TOP officials from Britain’s largest banks have met at the Financial Services Authority (FSA) to discuss the regulator’s proposed crackdown on banker’s bonuses and pay.
Last month heads of remuneration from each of the top banks met at the financial watchdog to discuss ways in which the banks would adhere to the revised remuneration code, which has already caused a flurry of political debate.
The talks, which were hosted by the FSA’s banking sector leader Thomas Huertas, were the result of a consultation paper issued by the regulator in July.
Attendees included HSBC’s John Thornton; Sir Richard Broadbent from Barclays; Ruth Markland from Standard Chartered; Lloyds Banking Group’s Tony Watson; and Penny Hughes from Royal Bank of Scotland.
The FSA told City A.M. that a meeting had taken place but sought to distance itself from suggestions that it was held in secret or the result of a special summons.
“[The talks] are part of a regular engagement when we issue an open consultation,” said a spokeswoman at the regulator.
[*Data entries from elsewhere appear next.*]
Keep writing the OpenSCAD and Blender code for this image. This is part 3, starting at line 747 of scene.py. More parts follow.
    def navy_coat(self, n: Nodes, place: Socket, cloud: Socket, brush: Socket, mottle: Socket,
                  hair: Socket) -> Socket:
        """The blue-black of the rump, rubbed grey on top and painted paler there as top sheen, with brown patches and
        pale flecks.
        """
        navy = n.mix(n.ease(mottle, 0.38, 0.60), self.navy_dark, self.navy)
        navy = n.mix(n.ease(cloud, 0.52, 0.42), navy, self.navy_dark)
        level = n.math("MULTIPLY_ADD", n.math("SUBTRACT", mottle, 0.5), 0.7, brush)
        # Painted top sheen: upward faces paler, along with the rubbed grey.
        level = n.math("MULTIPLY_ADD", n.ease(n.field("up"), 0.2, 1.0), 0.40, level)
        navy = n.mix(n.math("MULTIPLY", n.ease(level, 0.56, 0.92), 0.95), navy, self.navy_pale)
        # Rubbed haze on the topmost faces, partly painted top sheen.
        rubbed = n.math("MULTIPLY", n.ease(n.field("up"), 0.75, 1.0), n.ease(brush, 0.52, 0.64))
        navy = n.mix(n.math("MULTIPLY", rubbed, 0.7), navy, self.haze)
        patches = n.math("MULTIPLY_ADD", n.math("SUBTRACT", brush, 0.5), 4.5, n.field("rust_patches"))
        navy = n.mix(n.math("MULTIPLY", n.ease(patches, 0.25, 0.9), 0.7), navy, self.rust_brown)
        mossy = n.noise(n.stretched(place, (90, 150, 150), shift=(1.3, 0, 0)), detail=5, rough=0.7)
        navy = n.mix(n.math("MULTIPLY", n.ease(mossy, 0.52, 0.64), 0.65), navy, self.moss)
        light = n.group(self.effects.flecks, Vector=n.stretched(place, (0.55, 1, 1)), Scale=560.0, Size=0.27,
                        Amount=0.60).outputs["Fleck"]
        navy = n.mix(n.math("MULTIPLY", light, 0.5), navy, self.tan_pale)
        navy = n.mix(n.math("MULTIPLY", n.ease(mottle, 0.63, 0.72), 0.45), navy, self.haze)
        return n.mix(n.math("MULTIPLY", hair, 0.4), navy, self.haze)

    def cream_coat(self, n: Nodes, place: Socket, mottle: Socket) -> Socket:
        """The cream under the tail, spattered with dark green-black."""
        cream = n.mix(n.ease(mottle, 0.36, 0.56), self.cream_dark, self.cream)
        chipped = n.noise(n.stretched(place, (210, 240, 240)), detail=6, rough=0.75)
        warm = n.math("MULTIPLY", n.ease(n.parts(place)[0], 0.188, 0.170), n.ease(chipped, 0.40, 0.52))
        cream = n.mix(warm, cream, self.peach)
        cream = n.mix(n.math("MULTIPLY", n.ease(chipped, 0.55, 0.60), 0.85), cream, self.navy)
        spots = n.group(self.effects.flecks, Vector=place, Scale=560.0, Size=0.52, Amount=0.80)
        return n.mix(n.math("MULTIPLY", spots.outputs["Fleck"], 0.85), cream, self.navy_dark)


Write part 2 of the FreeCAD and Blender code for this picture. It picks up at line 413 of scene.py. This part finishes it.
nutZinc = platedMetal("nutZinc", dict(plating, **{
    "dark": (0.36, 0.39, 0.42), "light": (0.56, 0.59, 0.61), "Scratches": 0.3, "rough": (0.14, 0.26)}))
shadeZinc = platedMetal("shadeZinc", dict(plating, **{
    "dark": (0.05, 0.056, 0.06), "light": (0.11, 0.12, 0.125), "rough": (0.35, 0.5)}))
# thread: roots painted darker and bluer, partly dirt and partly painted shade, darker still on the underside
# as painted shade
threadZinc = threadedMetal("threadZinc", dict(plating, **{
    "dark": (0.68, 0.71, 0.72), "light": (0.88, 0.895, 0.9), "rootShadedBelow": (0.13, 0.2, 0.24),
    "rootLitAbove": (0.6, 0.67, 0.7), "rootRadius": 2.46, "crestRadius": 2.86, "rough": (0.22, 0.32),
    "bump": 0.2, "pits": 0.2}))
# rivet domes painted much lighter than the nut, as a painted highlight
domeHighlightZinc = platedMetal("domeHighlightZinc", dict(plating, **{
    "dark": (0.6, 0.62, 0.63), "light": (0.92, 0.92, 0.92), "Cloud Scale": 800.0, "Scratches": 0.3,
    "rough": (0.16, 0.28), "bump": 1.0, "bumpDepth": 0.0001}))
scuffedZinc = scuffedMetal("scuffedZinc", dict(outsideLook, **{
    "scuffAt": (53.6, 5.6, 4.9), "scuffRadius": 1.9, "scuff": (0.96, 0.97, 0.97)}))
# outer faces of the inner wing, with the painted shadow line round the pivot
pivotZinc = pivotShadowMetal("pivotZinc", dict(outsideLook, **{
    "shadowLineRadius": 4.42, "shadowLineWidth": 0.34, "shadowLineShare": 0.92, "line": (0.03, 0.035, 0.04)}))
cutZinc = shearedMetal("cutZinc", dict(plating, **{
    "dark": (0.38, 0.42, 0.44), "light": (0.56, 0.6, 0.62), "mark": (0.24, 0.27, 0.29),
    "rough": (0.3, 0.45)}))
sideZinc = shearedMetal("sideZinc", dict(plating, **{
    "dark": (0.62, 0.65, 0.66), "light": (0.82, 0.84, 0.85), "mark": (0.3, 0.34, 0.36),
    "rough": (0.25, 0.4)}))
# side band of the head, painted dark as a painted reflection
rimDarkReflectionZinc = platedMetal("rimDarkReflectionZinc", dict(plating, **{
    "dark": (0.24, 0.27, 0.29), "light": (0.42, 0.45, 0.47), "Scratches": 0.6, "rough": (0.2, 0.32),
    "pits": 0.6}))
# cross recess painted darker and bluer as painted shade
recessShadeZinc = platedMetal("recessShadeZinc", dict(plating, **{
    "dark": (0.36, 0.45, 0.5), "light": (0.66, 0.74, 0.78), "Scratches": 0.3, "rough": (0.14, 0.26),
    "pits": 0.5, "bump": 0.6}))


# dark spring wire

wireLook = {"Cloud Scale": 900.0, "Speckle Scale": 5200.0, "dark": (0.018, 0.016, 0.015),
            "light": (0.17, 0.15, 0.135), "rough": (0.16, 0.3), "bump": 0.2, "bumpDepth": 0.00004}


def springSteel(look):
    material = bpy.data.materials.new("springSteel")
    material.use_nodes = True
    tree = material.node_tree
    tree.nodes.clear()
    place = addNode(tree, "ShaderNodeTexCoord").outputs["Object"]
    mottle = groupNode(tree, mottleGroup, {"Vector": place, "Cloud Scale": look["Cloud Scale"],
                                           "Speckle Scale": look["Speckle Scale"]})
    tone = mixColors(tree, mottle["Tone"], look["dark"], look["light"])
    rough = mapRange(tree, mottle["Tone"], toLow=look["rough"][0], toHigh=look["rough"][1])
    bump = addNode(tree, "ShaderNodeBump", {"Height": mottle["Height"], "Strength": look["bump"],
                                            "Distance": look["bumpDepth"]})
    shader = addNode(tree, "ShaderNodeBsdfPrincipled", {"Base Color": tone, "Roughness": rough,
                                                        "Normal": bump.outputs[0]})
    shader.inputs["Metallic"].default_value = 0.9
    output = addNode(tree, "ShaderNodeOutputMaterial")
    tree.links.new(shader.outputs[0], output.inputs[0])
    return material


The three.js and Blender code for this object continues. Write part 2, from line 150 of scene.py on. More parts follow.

It is understood that the FSA has asked the senior banking figures to respond to the paper by 8 October.
July’s publication of the remuneration code outlined a number of suggestions banks might have to consider when it came to bankers pay, including deferred bonus payments and the proportion of bankers’ pay that should be in shares or cash.
The FSA is proposing that at least 40 per cent of a bonus must be deferred over a period of at least three years, and that 60 per cent must be deferred when the bonus surpasses £500,000.
Similarly, the FSA has said that at least 50 per cent of any variable remuneration components should be made in shares.
The news comes after FSA chairman Lord Adair Turner on Wednesday said there a need to move away from the “demonisation of overpaid traders” and that bad policies ? – not just bankers – were to blame for the financial crisis.